Ann Hart, chairwoman of the African American Police Advisory for South Phoenix, told the Arizona Republic that this newest incident "gives the impression that it's open season for killing black men."

"We need to take a deeper dive into why police officers are feeling compelled to shoot and kill as opposed to apprehend and detain, arrest and jail," Hart added.

Details of the encounter remain speculative as conflicting stories between police and bystanders come to the fore. According to the Republic, the officer believed Brisbon to be conducting a drug deal and mistook a bottle of pills in Brisbon's pocket for a weapon:

The officer said the driver, later identified as Brisbon, got out and appeared to be removing something from the rear of the SUV. The officer told Brisbon to show his hands, but Brisbon stuffed his hands into his waistband, Crump said.

The officer drew his weapon and Brisbon ran toward nearby apartments, Crump said. A short foot chase ensued...

The officer could no longer keep a grip on Brisbon's hand and, because he feared that the suspect had a gun in his pocket, fired two shots, Crump said.

The item in Brisbon's pocket turned out to be a bottle of oxycodone pills, he said.

However, witnesses said Brisbon was not engaged in any illicit activity and did not antagonize the officer. They said Brisbon was actually bringing dinner to his children, who live in the apartment complex where the shooting took place. The Republic continues:

Brandon Dickerson, who said he was in the car with Brisbon shortly before the shooting and witnessed some of the incident, said Brisbon was dropping off fast food to his children in the apartment. On Wednesday evening, strewn french fries still littered the front porch.

Dickerson said he never saw the officer try to talk with Brisbon. He also said his friend wasn't yelling at the officer.

"Who's gonna argue with police?" Dickerson said. "He had no death wish yesterday."
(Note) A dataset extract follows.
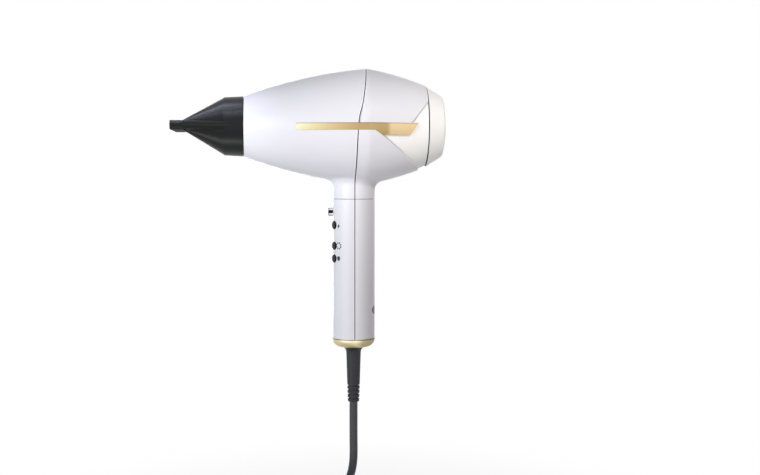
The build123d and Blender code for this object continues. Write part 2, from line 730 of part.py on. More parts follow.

Karl Gentles, public policy chairman of the Greater Phoenix Black Chamber of Commerce, echoed the call for attention to racial profiling and police brutality.

"There has to be some additional communication, dialogue, training, about how black males are perceived," Gentles said. "Because, as you see from other incidents, black males are feared with unfound reason in many cases, and there is an explicit overreaction in dealing with African-American males that leads to these contentious situations."